#### [Exercise directions]
Repeat the material exactly, every line of it.

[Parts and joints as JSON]
* * *

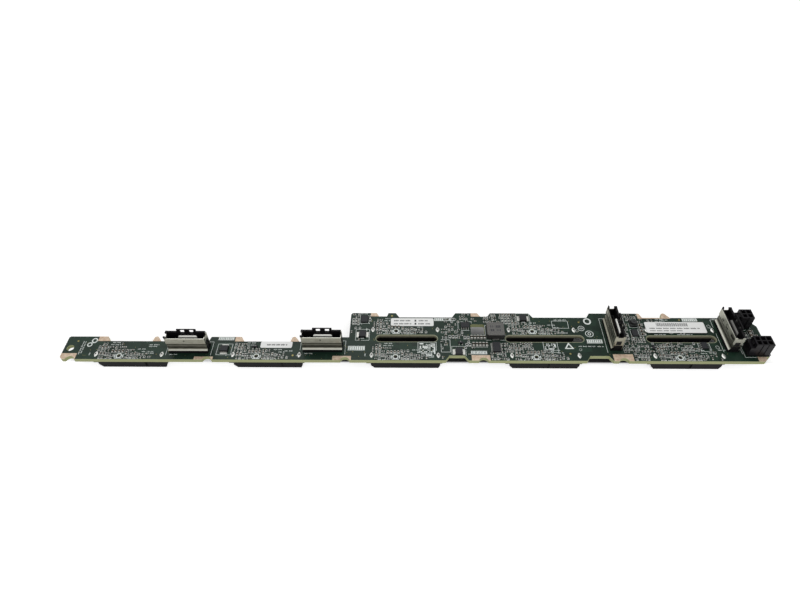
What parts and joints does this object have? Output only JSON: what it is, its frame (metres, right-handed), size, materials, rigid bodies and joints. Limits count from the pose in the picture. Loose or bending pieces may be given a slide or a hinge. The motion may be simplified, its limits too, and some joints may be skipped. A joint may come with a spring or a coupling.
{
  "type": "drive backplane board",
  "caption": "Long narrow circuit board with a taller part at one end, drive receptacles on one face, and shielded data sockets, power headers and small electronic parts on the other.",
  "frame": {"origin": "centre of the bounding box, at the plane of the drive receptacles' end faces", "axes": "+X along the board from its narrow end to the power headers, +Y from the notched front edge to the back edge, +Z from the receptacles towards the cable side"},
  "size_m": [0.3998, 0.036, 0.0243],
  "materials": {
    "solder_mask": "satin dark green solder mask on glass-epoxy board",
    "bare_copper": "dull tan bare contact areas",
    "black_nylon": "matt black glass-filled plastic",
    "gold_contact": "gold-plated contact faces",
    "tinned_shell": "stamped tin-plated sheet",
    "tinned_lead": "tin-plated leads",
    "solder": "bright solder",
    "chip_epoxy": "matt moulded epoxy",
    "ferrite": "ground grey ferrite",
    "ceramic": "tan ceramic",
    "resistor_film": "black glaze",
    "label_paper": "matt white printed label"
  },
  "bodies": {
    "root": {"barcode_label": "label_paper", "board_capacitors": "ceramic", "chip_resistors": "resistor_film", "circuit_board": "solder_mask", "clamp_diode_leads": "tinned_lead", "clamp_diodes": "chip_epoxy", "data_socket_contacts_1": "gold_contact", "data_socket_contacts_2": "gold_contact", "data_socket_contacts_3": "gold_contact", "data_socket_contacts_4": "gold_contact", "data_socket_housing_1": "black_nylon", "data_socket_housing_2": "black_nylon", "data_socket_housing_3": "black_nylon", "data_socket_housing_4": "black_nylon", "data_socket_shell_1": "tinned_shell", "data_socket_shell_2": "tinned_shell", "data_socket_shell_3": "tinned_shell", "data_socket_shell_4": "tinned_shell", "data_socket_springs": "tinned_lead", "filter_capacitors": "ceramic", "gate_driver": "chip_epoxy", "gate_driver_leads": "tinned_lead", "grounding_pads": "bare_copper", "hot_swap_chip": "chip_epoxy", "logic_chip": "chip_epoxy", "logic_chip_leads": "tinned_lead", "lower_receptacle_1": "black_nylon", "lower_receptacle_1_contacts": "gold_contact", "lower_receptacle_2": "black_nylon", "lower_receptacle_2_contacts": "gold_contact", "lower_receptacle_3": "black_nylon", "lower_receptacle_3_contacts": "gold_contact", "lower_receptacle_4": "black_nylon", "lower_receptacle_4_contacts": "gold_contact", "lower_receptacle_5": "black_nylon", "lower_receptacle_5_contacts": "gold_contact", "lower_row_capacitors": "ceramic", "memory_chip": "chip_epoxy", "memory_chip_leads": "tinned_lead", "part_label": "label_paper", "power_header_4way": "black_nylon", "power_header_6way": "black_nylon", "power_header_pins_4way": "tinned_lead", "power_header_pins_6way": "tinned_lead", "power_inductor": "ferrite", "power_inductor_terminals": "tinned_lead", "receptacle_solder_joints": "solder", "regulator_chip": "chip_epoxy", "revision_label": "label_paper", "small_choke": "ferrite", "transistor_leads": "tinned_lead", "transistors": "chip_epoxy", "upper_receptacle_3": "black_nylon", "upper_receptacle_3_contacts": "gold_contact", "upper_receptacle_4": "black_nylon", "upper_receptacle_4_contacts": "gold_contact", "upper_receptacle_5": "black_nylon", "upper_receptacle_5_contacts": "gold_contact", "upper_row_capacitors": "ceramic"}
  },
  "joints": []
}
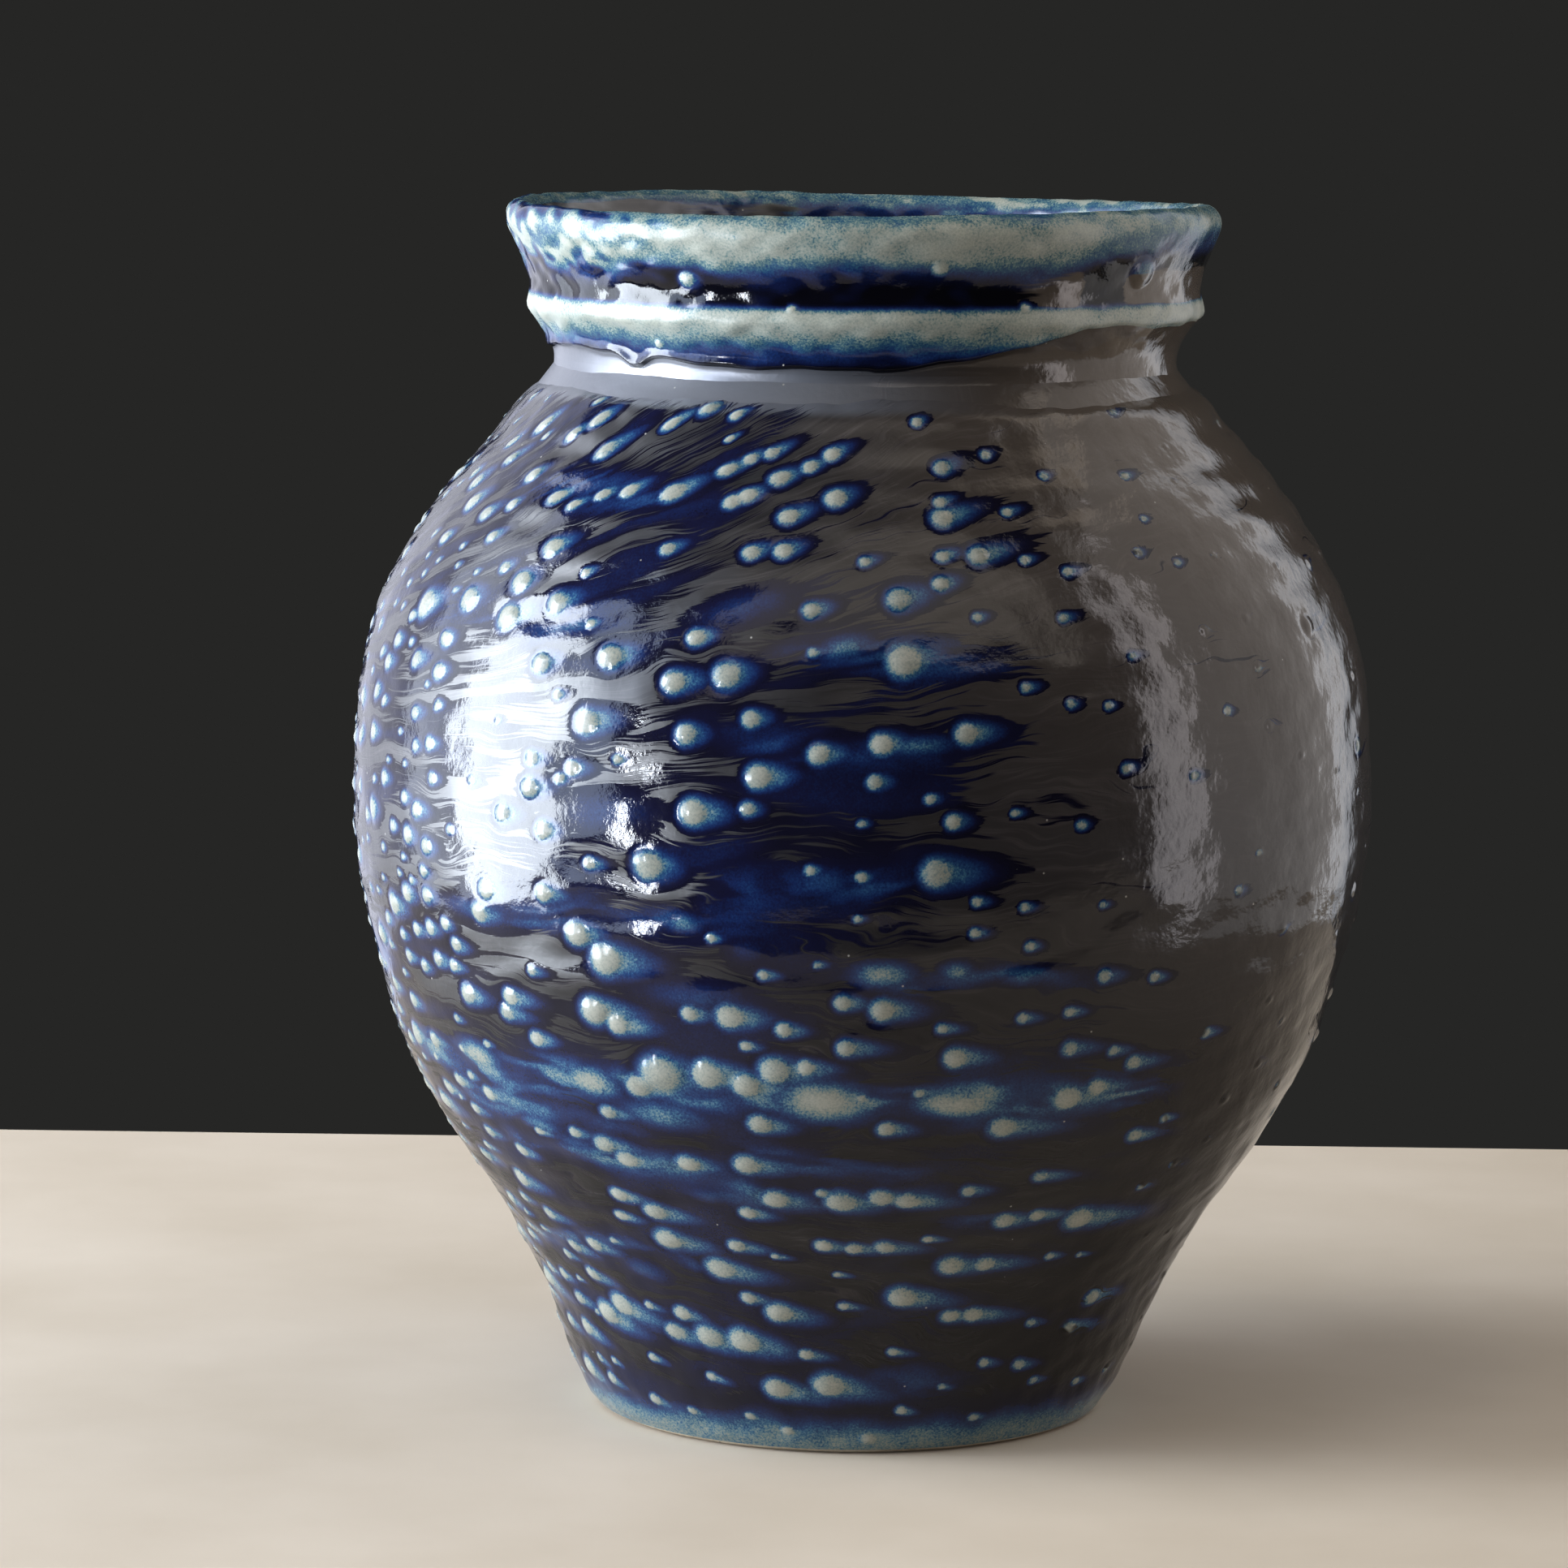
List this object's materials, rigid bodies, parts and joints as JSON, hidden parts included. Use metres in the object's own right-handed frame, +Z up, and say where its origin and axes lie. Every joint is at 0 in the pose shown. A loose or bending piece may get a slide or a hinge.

* * *

#### [Correct output]
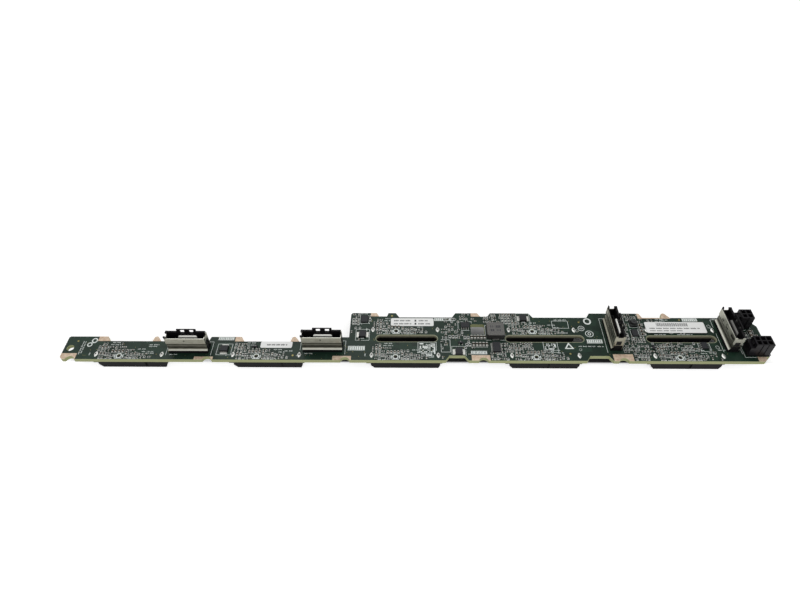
What parts and joints does this object have? Output only JSON: what it is, its frame (metres, right-handed), size, materials, rigid bodies and joints. Limits count from the pose in the picture. Loose or bending pieces may be given a slide or a hinge. The motion may be simplified, its limits too, and some joints may be skipped. A joint may come with a spring or a coupling.
{
  "type": "drive backplane board",
  "caption": "Long narrow circuit board with a taller part at one end, drive receptacles on one face, and shielded data sockets, power headers and small electronic parts on the other.",
  "frame": {"origin": "centre of the bounding box, at the plane of the drive receptacles' end faces", "axes": "+X along the board from its narrow end to the power headers, +Y from the notched front edge to the back edge, +Z from the receptacles towards the cable side"},
  "size_m": [0.3998, 0.036, 0.0243],
  "materials": {
    "solder_mask": "satin dark green solder mask on glass-epoxy board",
    "bare_copper": "dull tan bare contact areas",
    "black_nylon": "matt black glass-filled plastic",
    "gold_contact": "gold-plated contact faces",
    "tinned_shell": "stamped tin-plated sheet",
    "tinned_lead": "tin-plated leads",
    "solder": "bright solder",
    "chip_epoxy": "matt moulded epoxy",
    "ferrite": "ground grey ferrite",
    "ceramic": "tan ceramic",
    "resistor_film": "black glaze",
    "label_paper": "matt white printed label"
  },
  "bodies": {
    "root": {"barcode_label": "label_paper", "board_capacitors": "ceramic", "chip_resistors": "resistor_film", "circuit_board": "solder_mask", "clamp_diode_leads": "tinned_lead", "clamp_diodes": "chip_epoxy", "data_socket_contacts_1": "gold_contact", "data_socket_contacts_2": "gold_contact", "data_socket_contacts_3": "gold_contact", "data_socket_contacts_4": "gold_contact", "data_socket_housing_1": "black_nylon", "data_socket_housing_2": "black_nylon", "data_socket_housing_3": "black_nylon", "data_socket_housing_4": "black_nylon", "data_socket_shell_1": "tinned_shell", "data_socket_shell_2": "tinned_shell", "data_socket_shell_3": "tinned_shell", "data_socket_shell_4": "tinned_shell", "data_socket_springs": "tinned_lead", "filter_capacitors": "ceramic", "gate_driver": "chip_epoxy", "gate_driver_leads": "tinned_lead", "grounding_pads": "bare_copper", "hot_swap_chip": "chip_epoxy", "logic_chip": "chip_epoxy", "logic_chip_leads": "tinned_lead", "lower_receptacle_1": "black_nylon", "lower_receptacle_1_contacts": "gold_contact", "lower_receptacle_2": "black_nylon", "lower_receptacle_2_contacts": "gold_contact", "lower_receptacle_3": "black_nylon", "lower_receptacle_3_contacts": "gold_contact", "lower_receptacle_4": "black_nylon", "lower_receptacle_4_contacts": "gold_contact", "lower_receptacle_5": "black_nylon", "lower_receptacle_5_contacts": "gold_contact", "lower_row_capacitors": "ceramic", "memory_chip": "chip_epoxy", "memory_chip_leads": "tinned_lead", "part_label": "label_paper", "power_header_4way": "black_nylon", "power_header_6way": "black_nylon", "power_header_pins_4way": "tinned_lead", "power_header_pins_6way": "tinned_lead", "power_inductor": "ferrite", "power_inductor_terminals": "tinned_lead", "receptacle_solder_joints": "solder", "regulator_chip": "chip_epoxy", "revision_label": "label_paper", "small_choke": "ferrite", "transistor_leads": "tinned_lead", "transistors": "chip_epoxy", "upper_receptacle_3": "black_nylon", "upper_receptacle_3_contacts": "gold_contact", "upper_receptacle_4": "black_nylon", "upper_receptacle_4_contacts": "gold_contact", "upper_receptacle_5": "black_nylon", "upper_receptacle_5_contacts": "gold_contact", "upper_row_capacitors": "ceramic"}
  },
  "joints": []
}
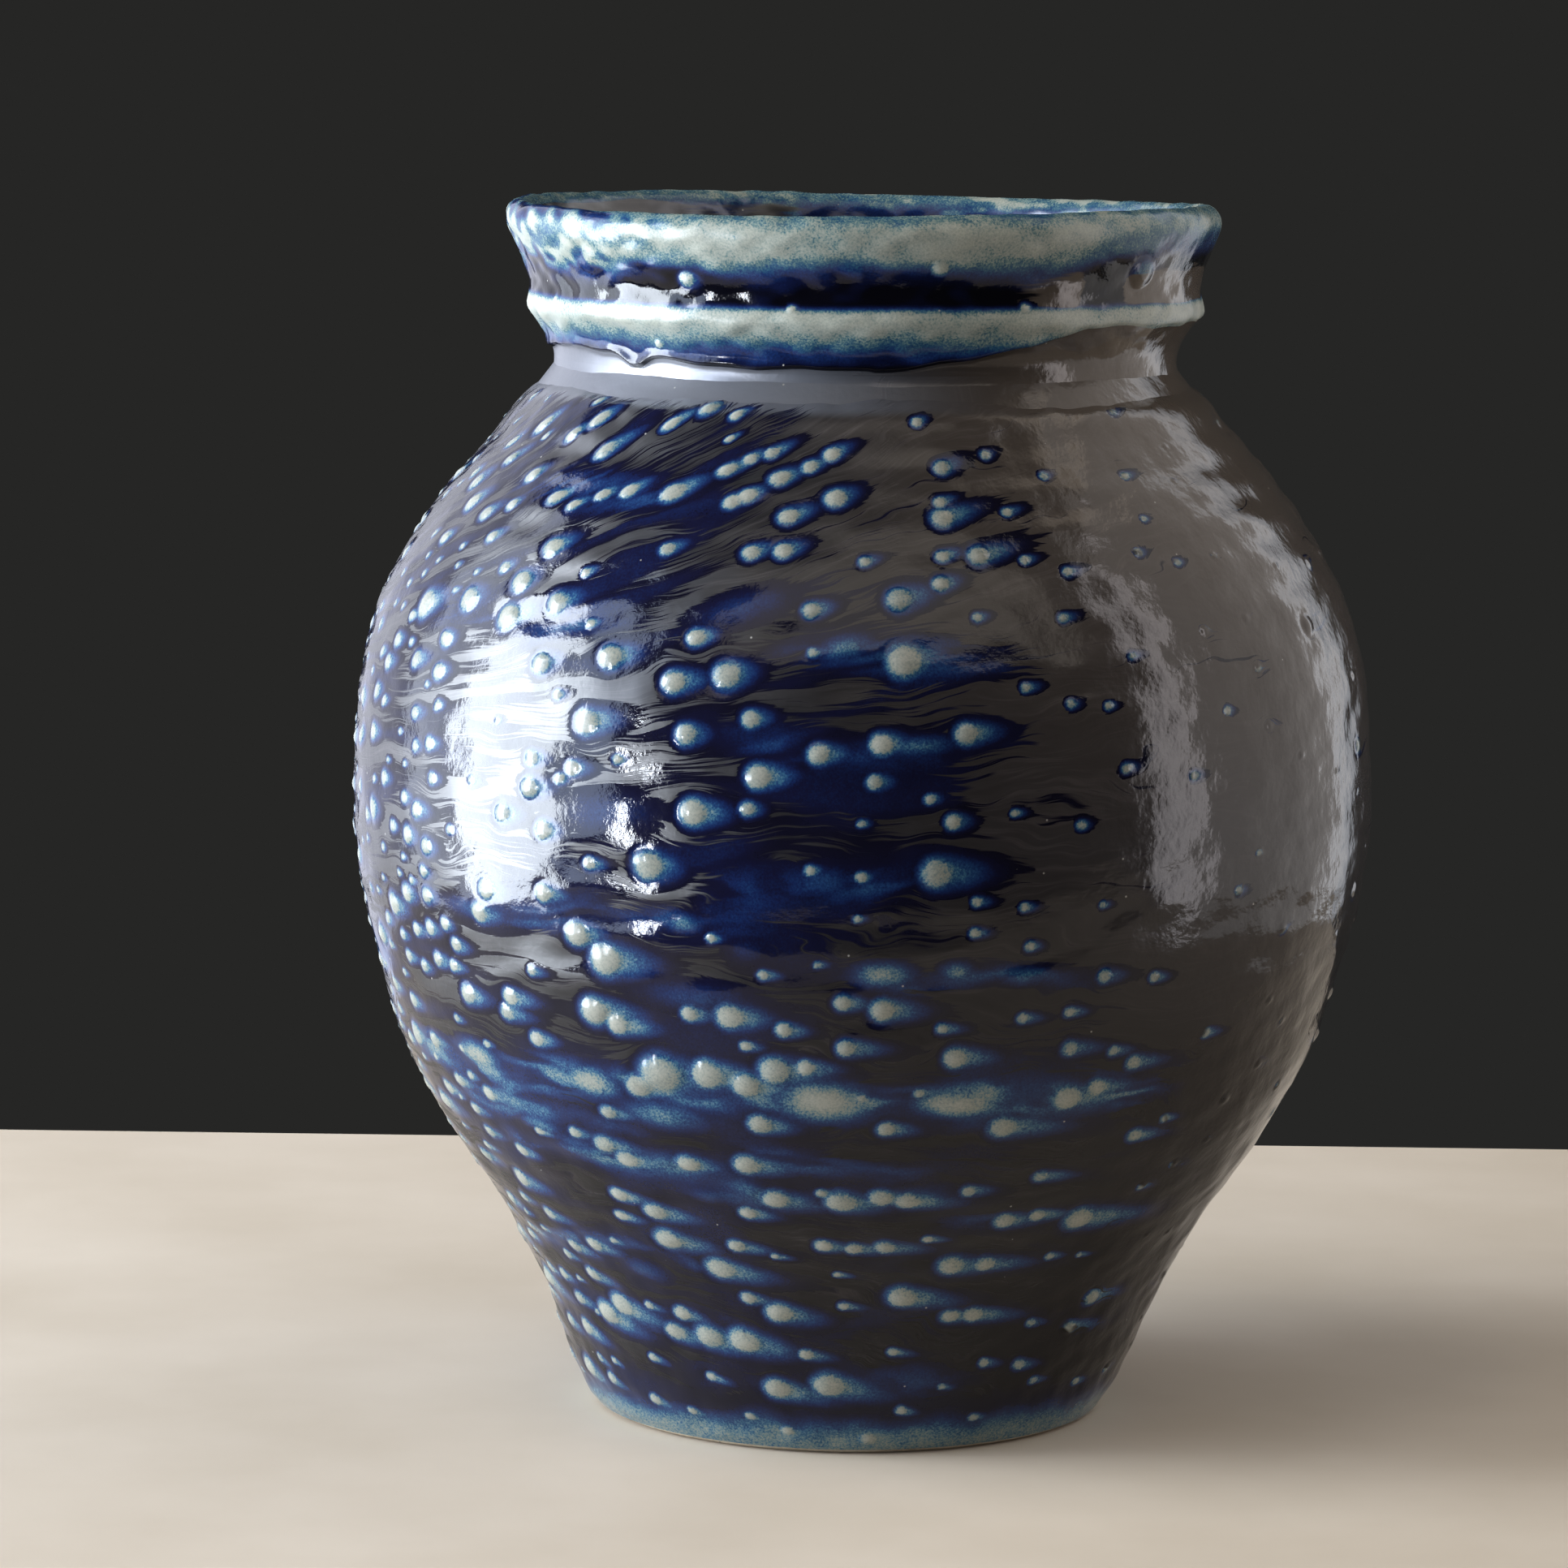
List this object's materials, rigid bodies, parts and joints as JSON, hidden parts included. Use metres in the object's own right-handed frame, +Z up, and say where its origin and axes lie. Every joint is at 0 in the pose shown. A loose or bending piece may get a slide or a hinge.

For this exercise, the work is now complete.